Public Sector Pensions and The Fall of the Western World

Pensions are a boring subject.  If I write about war, my articles get thousands of views and dozens of comments.  If I write about public sector pensions bankrupting the United States, a few hundred people might look at the article and no one, except the occasional irate first responder, ever comments.

Pensions might be boring because we are all conflicted on the subject.  I want my pension.  I just don’t want to pay for someone else’s.  Somewhere deep down inside I know that there is a contradiction, so cognitive dissonance squelches my anger.  No anger, no political will.

But then my brain starts to work again and I feel compelled like Cassandra to rail against our impending doom.

There is a simple solution to public sector pensions.  Limit them to median annual income.  That is how the New Deal creators of Social Security thought about the issue.  They pegged social security at about ½ of median income.  In the 1970’s, Congress passed ERISA, a law protecting private pensions, mainly in the case of insolvency.  ERISA only protected private defined benefit pensions up to the median income level or about $50,000 today.  These are sensible limits.  They protect retirees from poverty.  Put a safety net under the elderly.  They are fair.

But sensible limits in public sector pensions have long been passed.  The list of abuse is long and hardly needs repeating: school superintendents getting $200,000 per year, teachers in excess of  $100,000 per year, police chiefs raking in $150,000 or more, civil servants padding their pensions with overtime, not to mention the perks given to Congresspersons, Senators, Governors, Supreme Court Justices and Federal Reserve employees.

As the Secretary General of NATO recently warned “NATO is in danger of becoming the best armed pension plan in the world”.  More and more the money is being diverted to pension promises and away from defense.

In the public sector, defined benefit pensions in excess of median income are simply not affordable, especially when the Federal Reserve cuts the risk-free interest rate to 2

The Governor of New York, Andrew Cuomo, recently signed a new pension scheme for public employees called Tier 6.  It was a noble and heroic effort to slow down the rate of local tax increases, but it didn’t go far enough.  Pension costs are the fasting growing component of local budgets in New York State.  Tier 6 only applies to new employees so it won’t kick in quickly enough to prevent to layoffs of thousands and thousands of public employees.  Already in Dobbs Ferry where I live, the Village Government has cut headcount by 30% in the last five years.  All the fat is gone; we are starting to cut muscle.
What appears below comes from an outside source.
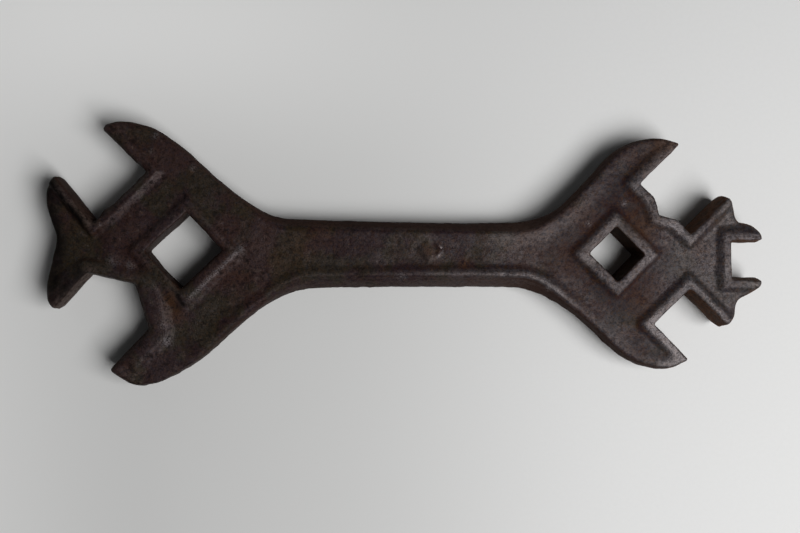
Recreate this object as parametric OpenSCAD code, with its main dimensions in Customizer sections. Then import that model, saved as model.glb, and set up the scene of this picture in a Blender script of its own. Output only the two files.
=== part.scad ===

What America needs now is real pension reform.  It is not clear who should lead this charge.  It is not clear that anyone will, but defined benefits need be limited to median income if government is to remain solvent. 

Public sector pensions need to be thought of as a safety net, not a golden parachute.  Anything above the safety net should be provided by pay-as-you-go schemes such as matching contributions to a defined contribution plan like a 401K.  

Limiting defined pension benefits to median income is a way to save America from fiscal disaster.  Unfortunately, in a democracy, it may take insolvency for true pension reform to be enacted.

If U.S. Bankruptcy Judge Christopher Klein in charge of the Stockton, California insolvency reads this article, please consider spreading the pain, a la the GM bankruptcy.  Reduce public pensions down to the ERISA guarantee and impose the rest of the haircut on the bondholders.